• **Set problem**:
Copy each line exactly.
[BEGIN Given material]
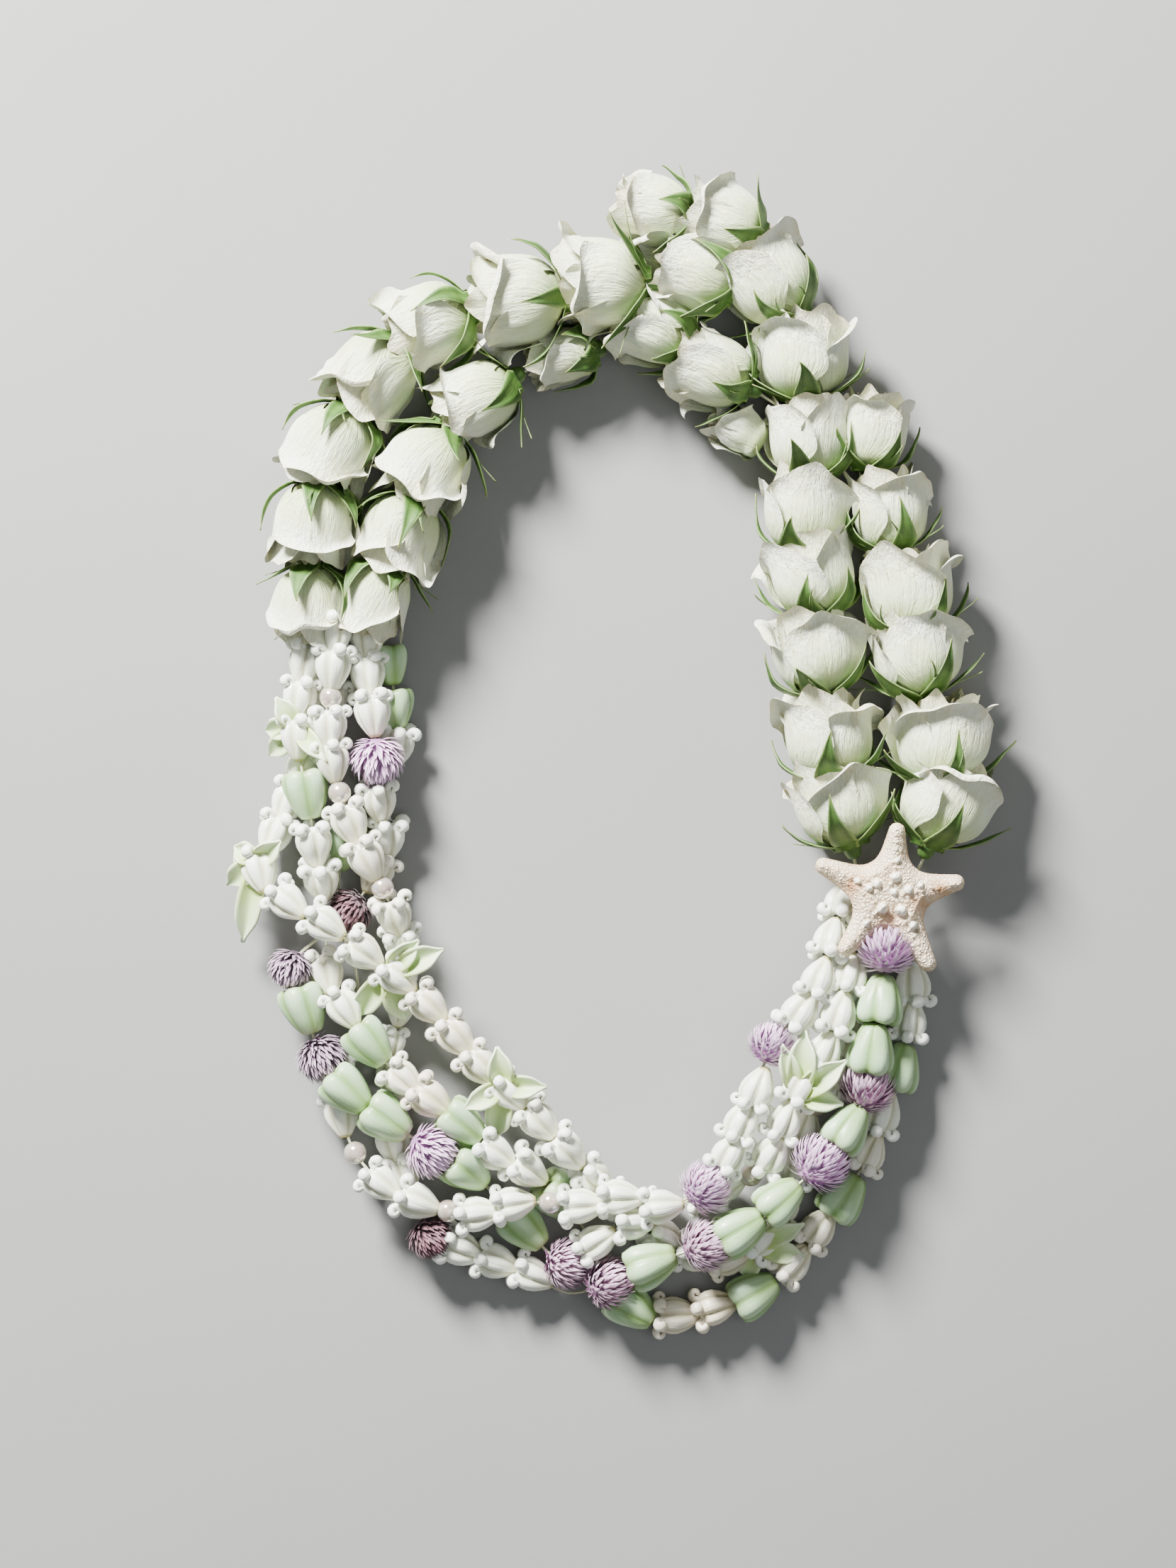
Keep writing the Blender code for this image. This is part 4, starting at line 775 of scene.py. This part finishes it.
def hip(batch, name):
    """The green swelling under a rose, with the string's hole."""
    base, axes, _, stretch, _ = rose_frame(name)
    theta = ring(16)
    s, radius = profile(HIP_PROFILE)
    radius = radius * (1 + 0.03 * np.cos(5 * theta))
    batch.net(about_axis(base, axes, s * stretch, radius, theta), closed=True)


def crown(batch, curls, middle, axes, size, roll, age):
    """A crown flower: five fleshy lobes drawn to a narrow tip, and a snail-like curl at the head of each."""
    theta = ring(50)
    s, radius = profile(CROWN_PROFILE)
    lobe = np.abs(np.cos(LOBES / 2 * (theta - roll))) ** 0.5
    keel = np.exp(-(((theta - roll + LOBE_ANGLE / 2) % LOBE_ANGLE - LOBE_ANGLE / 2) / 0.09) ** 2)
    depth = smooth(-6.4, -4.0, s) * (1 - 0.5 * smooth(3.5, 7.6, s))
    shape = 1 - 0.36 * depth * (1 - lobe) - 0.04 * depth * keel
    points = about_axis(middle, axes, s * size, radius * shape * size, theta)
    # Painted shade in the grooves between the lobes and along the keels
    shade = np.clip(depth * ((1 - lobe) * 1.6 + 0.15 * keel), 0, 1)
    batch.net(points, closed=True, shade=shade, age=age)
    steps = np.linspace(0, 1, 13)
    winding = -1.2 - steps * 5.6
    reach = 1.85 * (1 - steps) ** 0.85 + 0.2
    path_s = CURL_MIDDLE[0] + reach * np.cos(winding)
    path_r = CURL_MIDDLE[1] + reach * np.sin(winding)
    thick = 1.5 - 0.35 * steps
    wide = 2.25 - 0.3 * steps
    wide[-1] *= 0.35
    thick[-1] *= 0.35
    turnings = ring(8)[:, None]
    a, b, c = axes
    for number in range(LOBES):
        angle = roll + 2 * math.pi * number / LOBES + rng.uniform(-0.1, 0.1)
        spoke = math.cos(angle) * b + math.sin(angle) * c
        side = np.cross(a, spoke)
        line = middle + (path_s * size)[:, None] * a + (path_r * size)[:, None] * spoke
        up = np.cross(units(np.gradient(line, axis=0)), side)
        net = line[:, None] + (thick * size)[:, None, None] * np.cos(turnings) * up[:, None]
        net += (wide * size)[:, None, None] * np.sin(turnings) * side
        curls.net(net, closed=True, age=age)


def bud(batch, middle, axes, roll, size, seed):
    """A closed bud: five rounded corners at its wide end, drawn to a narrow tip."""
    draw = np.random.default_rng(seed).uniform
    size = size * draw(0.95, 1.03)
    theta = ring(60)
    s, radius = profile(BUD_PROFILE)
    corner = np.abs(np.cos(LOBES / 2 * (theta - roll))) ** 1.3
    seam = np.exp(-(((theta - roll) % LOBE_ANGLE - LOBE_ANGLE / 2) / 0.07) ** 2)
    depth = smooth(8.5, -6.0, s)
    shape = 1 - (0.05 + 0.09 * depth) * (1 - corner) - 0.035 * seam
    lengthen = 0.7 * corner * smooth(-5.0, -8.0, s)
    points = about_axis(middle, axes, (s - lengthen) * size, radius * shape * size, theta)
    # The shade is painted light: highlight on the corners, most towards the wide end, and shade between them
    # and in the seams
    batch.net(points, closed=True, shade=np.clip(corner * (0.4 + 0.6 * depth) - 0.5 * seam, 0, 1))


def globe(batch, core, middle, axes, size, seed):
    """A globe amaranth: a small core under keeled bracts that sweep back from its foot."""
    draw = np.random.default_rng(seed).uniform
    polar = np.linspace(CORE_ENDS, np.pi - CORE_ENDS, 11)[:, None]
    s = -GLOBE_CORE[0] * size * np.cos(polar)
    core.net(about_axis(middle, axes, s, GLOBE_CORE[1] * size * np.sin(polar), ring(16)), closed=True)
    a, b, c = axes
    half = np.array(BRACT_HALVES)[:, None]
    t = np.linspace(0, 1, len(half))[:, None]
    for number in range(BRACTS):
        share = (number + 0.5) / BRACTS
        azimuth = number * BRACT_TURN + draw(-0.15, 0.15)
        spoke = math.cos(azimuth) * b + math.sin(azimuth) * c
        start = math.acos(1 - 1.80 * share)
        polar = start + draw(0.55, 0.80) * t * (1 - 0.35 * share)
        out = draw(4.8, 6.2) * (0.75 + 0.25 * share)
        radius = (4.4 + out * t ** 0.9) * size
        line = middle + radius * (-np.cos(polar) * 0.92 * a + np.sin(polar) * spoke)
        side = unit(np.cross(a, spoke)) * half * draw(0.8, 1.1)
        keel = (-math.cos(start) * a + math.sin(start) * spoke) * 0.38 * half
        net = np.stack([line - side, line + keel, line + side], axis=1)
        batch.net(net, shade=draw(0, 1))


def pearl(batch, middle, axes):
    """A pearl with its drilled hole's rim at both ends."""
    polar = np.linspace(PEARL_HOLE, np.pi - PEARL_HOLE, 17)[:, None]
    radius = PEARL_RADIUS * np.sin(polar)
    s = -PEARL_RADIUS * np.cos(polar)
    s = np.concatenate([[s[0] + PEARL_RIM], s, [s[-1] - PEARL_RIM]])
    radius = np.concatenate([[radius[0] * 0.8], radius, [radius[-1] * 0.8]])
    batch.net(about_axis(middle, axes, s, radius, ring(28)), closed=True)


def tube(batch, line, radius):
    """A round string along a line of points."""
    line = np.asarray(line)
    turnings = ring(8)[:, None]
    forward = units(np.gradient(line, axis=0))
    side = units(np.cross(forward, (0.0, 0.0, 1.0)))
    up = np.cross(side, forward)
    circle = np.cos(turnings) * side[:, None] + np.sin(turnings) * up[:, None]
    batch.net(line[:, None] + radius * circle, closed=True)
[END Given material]
• **Response to the task**:
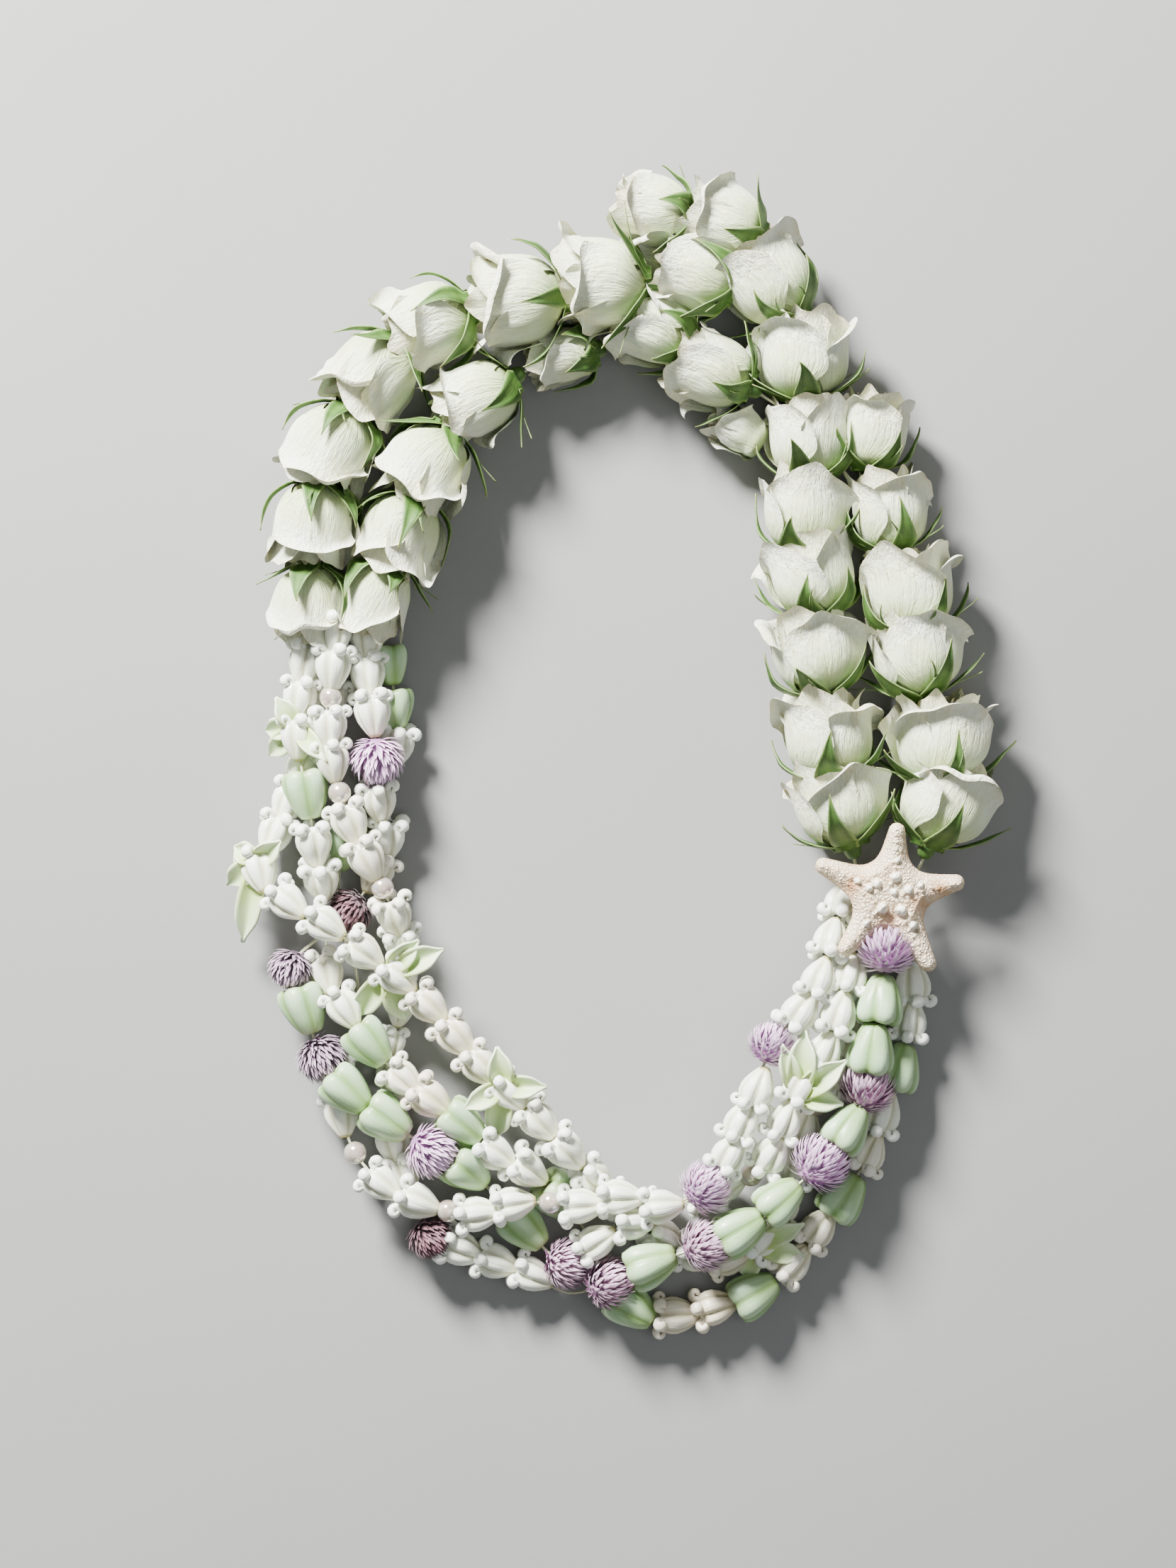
Keep writing the Blender code for this image. This is part 4, starting at line 775 of scene.py. This part finishes it.
def hip(batch, name):
    """The green swelling under a rose, with the string's hole."""
    base, axes, _, stretch, _ = rose_frame(name)
    theta = ring(16)
    s, radius = profile(HIP_PROFILE)
    radius = radius * (1 + 0.03 * np.cos(5 * theta))
    batch.net(about_axis(base, axes, s * stretch, radius, theta), closed=True)


def crown(batch, curls, middle, axes, size, roll, age):
    """A crown flower: five fleshy lobes drawn to a narrow tip, and a snail-like curl at the head of each."""
    theta = ring(50)
    s, radius = profile(CROWN_PROFILE)
    lobe = np.abs(np.cos(LOBES / 2 * (theta - roll))) ** 0.5
    keel = np.exp(-(((theta - roll + LOBE_ANGLE / 2) % LOBE_ANGLE - LOBE_ANGLE / 2) / 0.09) ** 2)
    depth = smooth(-6.4, -4.0, s) * (1 - 0.5 * smooth(3.5, 7.6, s))
    shape = 1 - 0.36 * depth * (1 - lobe) - 0.04 * depth * keel
    points = about_axis(middle, axes, s * size, radius * shape * size, theta)
    # Painted shade in the grooves between the lobes and along the keels
    shade = np.clip(depth * ((1 - lobe) * 1.6 + 0.15 * keel), 0, 1)
    batch.net(points, closed=True, shade=shade, age=age)
    steps = np.linspace(0, 1, 13)
    winding = -1.2 - steps * 5.6
    reach = 1.85 * (1 - steps) ** 0.85 + 0.2
    path_s = CURL_MIDDLE[0] + reach * np.cos(winding)
    path_r = CURL_MIDDLE[1] + reach * np.sin(winding)
    thick = 1.5 - 0.35 * steps
    wide = 2.25 - 0.3 * steps
    wide[-1] *= 0.35
    thick[-1] *= 0.35
    turnings = ring(8)[:, None]
    a, b, c = axes
    for number in range(LOBES):
        angle = roll + 2 * math.pi * number / LOBES + rng.uniform(-0.1, 0.1)
        spoke = math.cos(angle) * b + math.sin(angle) * c
        side = np.cross(a, spoke)
        line = middle + (path_s * size)[:, None] * a + (path_r * size)[:, None] * spoke
        up = np.cross(units(np.gradient(line, axis=0)), side)
        net = line[:, None] + (thick * size)[:, None, None] * np.cos(turnings) * up[:, None]
        net += (wide * size)[:, None, None] * np.sin(turnings) * side
        curls.net(net, closed=True, age=age)


def bud(batch, middle, axes, roll, size, seed):
    """A closed bud: five rounded corners at its wide end, drawn to a narrow tip."""
    draw = np.random.default_rng(seed).uniform
    size = size * draw(0.95, 1.03)
    theta = ring(60)
    s, radius = profile(BUD_PROFILE)
    corner = np.abs(np.cos(LOBES / 2 * (theta - roll))) ** 1.3
    seam = np.exp(-(((theta - roll) % LOBE_ANGLE - LOBE_ANGLE / 2) / 0.07) ** 2)
    depth = smooth(8.5, -6.0, s)
    shape = 1 - (0.05 + 0.09 * depth) * (1 - corner) - 0.035 * seam
    lengthen = 0.7 * corner * smooth(-5.0, -8.0, s)
    points = about_axis(middle, axes, (s - lengthen) * size, radius * shape * size, theta)
    # The shade is painted light: highlight on the corners, most towards the wide end, and shade between them
    # and in the seams
    batch.net(points, closed=True, shade=np.clip(corner * (0.4 + 0.6 * depth) - 0.5 * seam, 0, 1))


def globe(batch, core, middle, axes, size, seed):
    """A globe amaranth: a small core under keeled bracts that sweep back from its foot."""
    draw = np.random.default_rng(seed).uniform
    polar = np.linspace(CORE_ENDS, np.pi - CORE_ENDS, 11)[:, None]
    s = -GLOBE_CORE[0] * size * np.cos(polar)
    core.net(about_axis(middle, axes, s, GLOBE_CORE[1] * size * np.sin(polar), ring(16)), closed=True)
    a, b, c = axes
    half = np.array(BRACT_HALVES)[:, None]
    t = np.linspace(0, 1, len(half))[:, None]
    for number in range(BRACTS):
        share = (number + 0.5) / BRACTS
        azimuth = number * BRACT_TURN + draw(-0.15, 0.15)
        spoke = math.cos(azimuth) * b + math.sin(azimuth) * c
        start = math.acos(1 - 1.80 * share)
        polar = start + draw(0.55, 0.80) * t * (1 - 0.35 * share)
        out = draw(4.8, 6.2) * (0.75 + 0.25 * share)
        radius = (4.4 + out * t ** 0.9) * size
        line = middle + radius * (-np.cos(polar) * 0.92 * a + np.sin(polar) * spoke)
        side = unit(np.cross(a, spoke)) * half * draw(0.8, 1.1)
        keel = (-math.cos(start) * a + math.sin(start) * spoke) * 0.38 * half
        net = np.stack([line - side, line + keel, line + side], axis=1)
        batch.net(net, shade=draw(0, 1))


def pearl(batch, middle, axes):
    """A pearl with its drilled hole's rim at both ends."""
    polar = np.linspace(PEARL_HOLE, np.pi - PEARL_HOLE, 17)[:, None]
    radius = PEARL_RADIUS * np.sin(polar)
    s = -PEARL_RADIUS * np.cos(polar)
    s = np.concatenate([[s[0] + PEARL_RIM], s, [s[-1] - PEARL_RIM]])
    radius = np.concatenate([[radius[0] * 0.8], radius, [radius[-1] * 0.8]])
    batch.net(about_axis(middle, axes, s, radius, ring(28)), closed=True)


def tube(batch, line, radius):
    """A round string along a line of points."""
    line = np.asarray(line)
    turnings = ring(8)[:, None]
    forward = units(np.gradient(line, axis=0))
    side = units(np.cross(forward, (0.0, 0.0, 1.0)))
    up = np.cross(side, forward)
    circle = np.cos(turnings) * side[:, None] + np.sin(turnings) * up[:, None]
    batch.net(line[:, None] + radius * circle, closed=True)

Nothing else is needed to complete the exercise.